Emily Johnson, co-owner of the Upsy Daisy Bakery in Hammersmith, won this year's National Cupcake Championships with her mojito cupcake.
"Cupcakes including alcohol are one of the biggest trends at the moment," she says, her priority being to do something different.
"We're always trying to achieve something a bit more sophisticated than your typical cupcake.
Cupcakes without the headache
"We're trying do something that's an alternative to the American style thing and bring in a more English flavour palette."
"I do flavours like apple crumble rather than the more American flavours."
New flavours also play a part in attracting men to the food.
Charles says he has seen "a brandy and tobacco infused sponge", and a nostalgic flavour profile is also common, such as a flavour based on the biscuits jammy dodgers.
Emily also inserts curd fillings into her cupcakes.

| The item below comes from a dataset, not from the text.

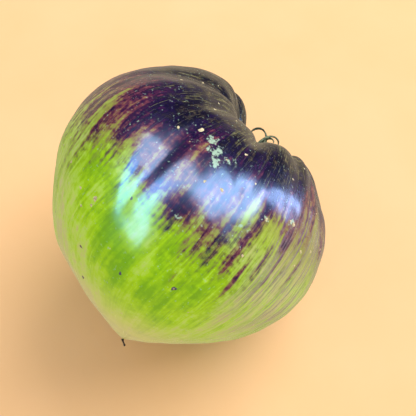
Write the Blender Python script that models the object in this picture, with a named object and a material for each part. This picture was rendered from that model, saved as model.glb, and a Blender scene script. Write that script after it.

"It works every time: a nice soft, moist cake with a tangy curd in the middle and then a sweet buttercream on top with a little added crunch."
Edd Kimber, former winner of The Great British Bake Off judged the National Cupcake Championships and has seen cupcakes mature.
He says the adding of fillings can add a welcome tang or bitter note to what can often be an overly sweet product.
"A few people fill [cupcakes] with chocolate ganache or jam - all sorts of different things.
"You get a play on texture and a play on taste," he explains.
Charles Banks agrees that bakers are turning their backs on American versions, with the aesthetics getting broader.
"There are even cupcake shops in Paris, which is probably the last place on earth you'd expect to find a cupcake shop because it's all about fine patisserie."
"I don't see the cupcake as a trend," says Charles.
"It's as much part of our cake culture as Victoria sponge."